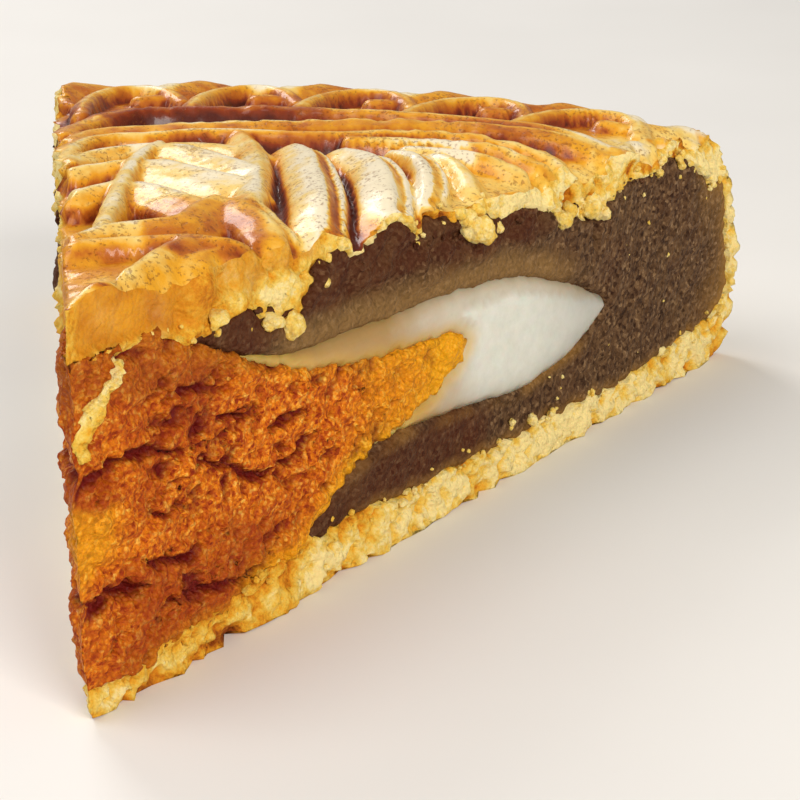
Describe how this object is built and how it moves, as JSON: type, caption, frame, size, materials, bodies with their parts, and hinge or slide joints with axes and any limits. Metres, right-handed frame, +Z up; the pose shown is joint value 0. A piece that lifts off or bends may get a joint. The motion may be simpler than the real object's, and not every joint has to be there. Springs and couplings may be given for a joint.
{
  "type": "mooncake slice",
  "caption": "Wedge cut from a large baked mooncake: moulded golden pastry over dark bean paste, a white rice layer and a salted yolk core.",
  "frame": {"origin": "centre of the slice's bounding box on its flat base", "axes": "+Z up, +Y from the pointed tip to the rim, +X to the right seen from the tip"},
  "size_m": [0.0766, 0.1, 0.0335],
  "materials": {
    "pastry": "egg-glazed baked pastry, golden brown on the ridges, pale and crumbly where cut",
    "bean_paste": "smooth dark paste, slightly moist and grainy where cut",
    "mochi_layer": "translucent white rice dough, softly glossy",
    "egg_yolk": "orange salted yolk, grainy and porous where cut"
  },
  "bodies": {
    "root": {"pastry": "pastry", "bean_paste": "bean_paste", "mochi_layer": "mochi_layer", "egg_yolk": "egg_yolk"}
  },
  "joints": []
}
⁂
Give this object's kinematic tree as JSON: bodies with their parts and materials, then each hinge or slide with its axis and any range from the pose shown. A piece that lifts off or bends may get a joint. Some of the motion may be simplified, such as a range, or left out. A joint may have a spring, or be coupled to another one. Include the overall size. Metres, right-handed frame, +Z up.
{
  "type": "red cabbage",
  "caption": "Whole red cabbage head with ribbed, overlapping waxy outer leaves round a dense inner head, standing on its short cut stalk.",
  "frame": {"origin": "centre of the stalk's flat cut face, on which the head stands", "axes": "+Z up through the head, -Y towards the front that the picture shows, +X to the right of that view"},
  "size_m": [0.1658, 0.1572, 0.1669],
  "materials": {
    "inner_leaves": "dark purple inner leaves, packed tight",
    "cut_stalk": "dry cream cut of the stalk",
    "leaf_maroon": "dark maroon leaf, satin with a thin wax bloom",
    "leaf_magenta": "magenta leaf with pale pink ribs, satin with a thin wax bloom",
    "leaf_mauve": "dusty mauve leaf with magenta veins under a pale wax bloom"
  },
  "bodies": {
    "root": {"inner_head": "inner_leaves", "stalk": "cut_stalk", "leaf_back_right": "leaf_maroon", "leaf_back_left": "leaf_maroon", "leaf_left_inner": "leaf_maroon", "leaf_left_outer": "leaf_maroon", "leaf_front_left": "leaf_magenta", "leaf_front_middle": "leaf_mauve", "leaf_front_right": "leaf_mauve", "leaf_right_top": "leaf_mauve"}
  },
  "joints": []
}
⁂
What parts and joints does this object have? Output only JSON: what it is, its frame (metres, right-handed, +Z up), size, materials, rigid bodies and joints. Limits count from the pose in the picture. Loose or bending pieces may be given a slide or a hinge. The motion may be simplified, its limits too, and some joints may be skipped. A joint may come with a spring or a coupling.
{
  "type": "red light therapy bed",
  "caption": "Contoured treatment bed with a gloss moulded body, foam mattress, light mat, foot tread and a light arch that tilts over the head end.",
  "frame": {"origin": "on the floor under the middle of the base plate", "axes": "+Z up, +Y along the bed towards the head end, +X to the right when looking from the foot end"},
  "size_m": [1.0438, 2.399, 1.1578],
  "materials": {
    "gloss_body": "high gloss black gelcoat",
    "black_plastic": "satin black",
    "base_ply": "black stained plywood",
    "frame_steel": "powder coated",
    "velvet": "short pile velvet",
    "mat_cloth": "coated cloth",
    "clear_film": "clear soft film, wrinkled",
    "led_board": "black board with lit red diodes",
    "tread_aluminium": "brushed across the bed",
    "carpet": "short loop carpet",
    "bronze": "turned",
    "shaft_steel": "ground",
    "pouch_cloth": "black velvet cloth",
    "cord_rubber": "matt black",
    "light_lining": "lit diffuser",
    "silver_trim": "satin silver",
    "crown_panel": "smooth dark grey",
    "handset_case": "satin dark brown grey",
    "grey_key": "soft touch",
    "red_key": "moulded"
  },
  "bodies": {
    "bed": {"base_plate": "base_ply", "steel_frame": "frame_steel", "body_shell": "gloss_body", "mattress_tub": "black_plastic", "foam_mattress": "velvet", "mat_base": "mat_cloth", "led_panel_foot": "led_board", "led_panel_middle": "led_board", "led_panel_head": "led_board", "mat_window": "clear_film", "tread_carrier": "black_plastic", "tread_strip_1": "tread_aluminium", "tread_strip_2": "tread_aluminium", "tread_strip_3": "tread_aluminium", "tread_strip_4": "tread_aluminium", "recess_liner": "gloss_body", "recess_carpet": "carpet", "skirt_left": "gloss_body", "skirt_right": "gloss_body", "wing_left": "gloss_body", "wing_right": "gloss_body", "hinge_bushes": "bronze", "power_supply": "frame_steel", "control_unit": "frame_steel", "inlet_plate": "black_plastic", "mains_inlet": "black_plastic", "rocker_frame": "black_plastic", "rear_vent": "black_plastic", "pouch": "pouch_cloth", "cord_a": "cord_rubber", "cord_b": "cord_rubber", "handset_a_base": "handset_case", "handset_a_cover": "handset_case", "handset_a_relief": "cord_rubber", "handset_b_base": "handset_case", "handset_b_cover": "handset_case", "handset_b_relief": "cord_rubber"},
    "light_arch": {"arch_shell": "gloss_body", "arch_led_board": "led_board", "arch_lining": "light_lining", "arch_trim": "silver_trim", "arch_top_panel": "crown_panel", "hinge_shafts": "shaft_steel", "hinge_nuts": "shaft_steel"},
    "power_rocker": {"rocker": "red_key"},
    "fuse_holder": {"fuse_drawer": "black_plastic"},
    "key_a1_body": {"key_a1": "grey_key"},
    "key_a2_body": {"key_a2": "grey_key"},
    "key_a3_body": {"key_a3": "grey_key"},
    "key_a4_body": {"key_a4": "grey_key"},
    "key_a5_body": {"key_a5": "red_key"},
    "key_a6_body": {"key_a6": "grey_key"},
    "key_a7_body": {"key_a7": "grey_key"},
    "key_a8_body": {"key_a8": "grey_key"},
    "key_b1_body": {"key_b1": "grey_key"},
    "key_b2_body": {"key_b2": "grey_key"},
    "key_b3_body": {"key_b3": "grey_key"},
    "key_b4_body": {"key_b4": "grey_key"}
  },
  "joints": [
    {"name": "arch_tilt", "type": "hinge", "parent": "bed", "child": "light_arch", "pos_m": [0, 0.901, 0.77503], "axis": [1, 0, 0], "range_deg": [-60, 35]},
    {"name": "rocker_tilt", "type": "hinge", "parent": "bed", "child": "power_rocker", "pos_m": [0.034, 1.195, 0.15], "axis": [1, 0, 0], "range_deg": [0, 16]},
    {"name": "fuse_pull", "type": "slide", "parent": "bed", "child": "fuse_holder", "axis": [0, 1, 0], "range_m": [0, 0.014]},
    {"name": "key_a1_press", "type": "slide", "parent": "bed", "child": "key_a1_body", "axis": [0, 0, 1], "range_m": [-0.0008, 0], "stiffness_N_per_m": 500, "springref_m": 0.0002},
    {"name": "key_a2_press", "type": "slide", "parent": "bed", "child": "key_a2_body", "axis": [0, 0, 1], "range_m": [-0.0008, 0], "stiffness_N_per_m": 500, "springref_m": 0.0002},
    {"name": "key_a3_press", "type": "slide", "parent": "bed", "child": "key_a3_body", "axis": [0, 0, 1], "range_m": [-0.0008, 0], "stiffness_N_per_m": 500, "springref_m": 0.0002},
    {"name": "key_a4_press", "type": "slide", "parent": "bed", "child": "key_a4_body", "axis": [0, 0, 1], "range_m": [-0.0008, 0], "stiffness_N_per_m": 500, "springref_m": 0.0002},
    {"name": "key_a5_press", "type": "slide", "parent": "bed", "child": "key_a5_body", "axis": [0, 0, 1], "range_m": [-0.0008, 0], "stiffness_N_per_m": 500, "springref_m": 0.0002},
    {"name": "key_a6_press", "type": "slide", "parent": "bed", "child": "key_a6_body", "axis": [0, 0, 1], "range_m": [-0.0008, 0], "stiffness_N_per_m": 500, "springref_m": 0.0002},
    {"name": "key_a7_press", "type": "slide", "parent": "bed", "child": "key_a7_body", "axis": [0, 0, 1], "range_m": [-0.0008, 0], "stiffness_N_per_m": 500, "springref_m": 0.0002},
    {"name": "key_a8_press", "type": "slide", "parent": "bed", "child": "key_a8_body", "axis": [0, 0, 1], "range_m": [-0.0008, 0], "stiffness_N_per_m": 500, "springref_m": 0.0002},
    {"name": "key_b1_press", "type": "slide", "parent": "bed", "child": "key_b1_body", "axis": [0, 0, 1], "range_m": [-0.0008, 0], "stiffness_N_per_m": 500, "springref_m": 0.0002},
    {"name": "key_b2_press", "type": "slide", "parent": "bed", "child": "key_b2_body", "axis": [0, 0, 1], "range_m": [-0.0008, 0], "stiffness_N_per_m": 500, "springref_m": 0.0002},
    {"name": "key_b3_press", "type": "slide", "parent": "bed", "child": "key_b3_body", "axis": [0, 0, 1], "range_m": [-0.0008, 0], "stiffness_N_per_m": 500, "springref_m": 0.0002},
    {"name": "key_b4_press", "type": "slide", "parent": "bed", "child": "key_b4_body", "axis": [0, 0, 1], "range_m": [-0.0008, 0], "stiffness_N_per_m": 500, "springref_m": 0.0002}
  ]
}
⁂
> **Request**:
Go through the entries and return each line where the word "that" appears.

> **Reply to the exercise**:
Describe how this object is built and how it moves, as JSON: type, caption, frame, size, materials, bodies with their parts, and hinge or slide joints with axes and any limits. Metres, right-handed frame, +Z up; the pose shown is joint value 0. A piece that lifts off or bends may get a joint. The motion may be simpler than the real object's, and not every joint has to be there. Springs and couplings may be given for a joint.
Give this object's kinematic tree as JSON: bodies with their parts and materials, then each hinge or slide with its axis and any range from the pose shown. A piece that lifts off or bends may get a joint. Some of the motion may be simplified, such as a range, or left out. A joint may have a spring, or be coupled to another one. Include the overall size. Metres, right-handed frame, +Z up.
  "frame": {"origin": "centre of the stalk's flat cut face, on which the head stands", "axes": "+Z up through the head, -Y towards the front that the picture shows, +X to the right of that view"},
  "caption": "Contoured treatment bed with a gloss moulded body, foam mattress, light mat, foot tread and a light arch that tilts over the head end.",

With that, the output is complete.